Infrastructure Specialist - Linux, HPC, Infrastructure & Storage
Platform Infrastructure Specialist – Linux, HPC, Infrastructure & Storage
We are partnering with a leading organisation to hire skilled Infrastructure Platform Specialists to support their advanced IT infrastructure, HPC, and enterprise storage environments. This is an exciting opportunity for candidates with a strong technical background in server, storage, and high-performance computing environments.
Key Responsibilities:
- Install, configure, and maintain physical and virtual servers, including Dell and Nvidia platforms.

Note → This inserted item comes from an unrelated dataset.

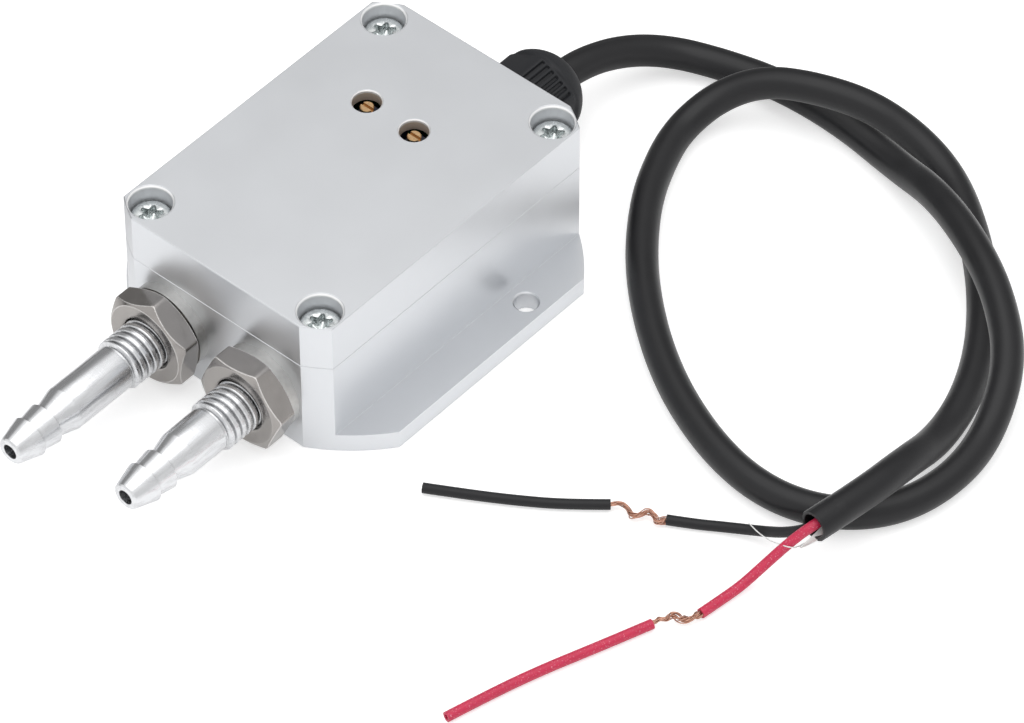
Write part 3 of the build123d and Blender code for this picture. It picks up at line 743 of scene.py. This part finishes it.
class TRANSMITTER_OT_camera(Operator):
    """Stand the camera where the photograph was taken"""

    bl_idname = "transmitter.camera"
    bl_label = "Camera"

    def execute(self, context):
        e, a, roll = np.radians((CAMERA_ELEVATION, CAMERA_AZIMUTH, CAMERA_ROLL)).tolist()
        toward = np.array([math.cos(e) * math.sin(a), -math.cos(e) * math.cos(a), math.sin(e)])
        level = np.array([math.cos(a), math.sin(a), 0.0])
        upward = np.cross(toward, level)
        right = math.cos(roll) * level + math.sin(roll) * upward
        up = math.cos(roll) * upward - math.sin(roll) * level
        data = bpy.data.cameras.new("camera")
        data.lens = CAMERA_LENS
        data.sensor_width = CAMERA_SENSOR
        data.sensor_fit = "HORIZONTAL"
        data.clip_end = 20
        camera = bpy.data.objects.new("camera", data)
        place = (CAMERA_ASIDE * right + CAMERA_UP * up + CAMERA_DISTANCE * toward) * MM
        stand(camera, right, up, toward, place)
        context.scene.camera = camera
        return {"FINISHED"}


class TRANSMITTER_OT_cable(Operator):
    """Lay the cable with its open end, film and thread"""

    bl_idname = "transmitter.cable"
    bl_label = "Cable"

    def execute(self, context):
        size = sizes()
        rubber = plain_plastic(
            "pvc_extruded_black_satin", colours().jacket, 0.36, 0.5, 0.02, spread=0.2, gleam=0.34
        )
        milky = polyester_film()
        cable = smooth_route("cable", CABLE_ROUTE, size.cable, caps=False)
        cable.visible_glossy = False
        finish_piece(cable, rubber, replaced=["cable_jacket"])
        mouth = self.mouth(size)
        finish_piece(mouth, rubber)
        film = self.film()
        thread = tube("rip_thread", self.thread_line(), RIP_THREAD_RADIUS)
        for piece in (film, thread):
            finish_piece(piece, milky)
        return {"FINISHED"}

    def mouth(self, size):
        """The jacket's open end, with its rounded lip and its bore."""
        outer, bore = size.cable / 2 / MM, size.jacket_bore / 2 / MM
        profile = [
            (outer - 0.03, 6.0), (outer - 0.03, 0.15), (outer - 0.1, -0.01), (outer - 0.25, -0.06),
            (bore + 0.15, -0.05), (bore + 0.04, 0.0), (bore, 0.15), (bore, 2.0), (bore, 4.6),
        ]
        return cut_end("jacket_mouth", CABLE_ROUTE[-1], CABLE_ROUTE[-2], profile, 64, 0.012)

    def film(self):
        """A scrap of film out of the mouth: a thin sheet along a line, curled across.

        Its middle line (1-s)^2 A + 2s(1-s) B + s^2 C runs out of the bore and down, and each
        point across it lies on an arc. The second layer is the first moved by its thickness.
        """
        s = np.linspace(0, 1, 20)[:, None, None]
        w = np.linspace(-1, 1, 9)[None, :, None]
        start = np.array([106.6, 4.0, 8.9])
        bend = np.array([106.3, -0.6, 8.3])
        stop = np.array([103.3, 0.4, 4.0])
        line = (1 - s) ** 2 * start + 2 * s * (1 - s) * bend + s ** 2 * stop
        across = np.array([0.86, 0.03, -0.51])
        lift = np.array([0.45, -0.52, 0.73])
        width = 0.85 * (1 - 0.8 * s)
        sheet = line + across * width * w + lift * 0.35 * (w ** 2 - 1)
        thick = np.array([0.03, 0.04, -0.09])
        ring = np.concatenate([sheet, (sheet + thick)[:, ::-1]], axis=1) * MM
        middle = ring.mean(axis=1)
        return surface("film_scrap", ring, start=middle[0], end=middle[-1])

    def thread_line(self):
        """The thread's line, from the mouth over the red core and over the black one."""
        bends = np.array([
            (103.5, 1.2, 4.5), (104.0, -1.0, 5.6), (104.2, -3.9, 8.2), (101.7, -3.2, 6.6),
            (98.5, -1.7, 3.8), (96.3, -0.9, 2.6), (95.0, -1.6, 3.9), (92.0, 0.1, 2.3),
        ])
        return resampled(route_points(bends), 90)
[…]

- Design, deploy, and manage enterprise storage (SAN/NAS) and backup environments, ensuring performance, scalability, and compliance.
- Support HPC and AI compute infrastructures, GPU clusters, and model training platforms.
- Monitor system health, performance metrics, and proactively resolve incidents to maintain uptime and meet SLA targets.
- Collaborate with cross-functional teams to deliver seamless operations and support strategic projects.
- Implement security best practices, patching, and disaster recovery processes.
- Document procedures, configurations, and incident resolutions for compliance and knowledge sharing.
- Lead troubleshooting efforts, root cause analysis, and operational improvements, providing guidance to junior engineers.
Required Skills & Experience:
- Strong technical expertise across server, storage, networking, and HPC infrastructure.
- Experience with Dell EMC, NetApp, HPE, Nvidia, and virtualization technologies.
- Linux and Windows system administration experience.
- Knowledge of backup, disaster recovery, and monitoring tools.
- Scripting and automation skills (Python, PowerShell, Bash, Ansible, Terraform).
- Experience with workload schedulers (e.g., SLURM, PBS) and AI/ML frameworks (TensorFlow, PyTorch) is a plus.
- Excellent analytical, troubleshooting, and collaboration skills.
Qualifications:
- Relevant certifications (ITIL, Dell EMC, NetApp, NVIDIA DLI, Veeam, or equivalent) are highly desirable.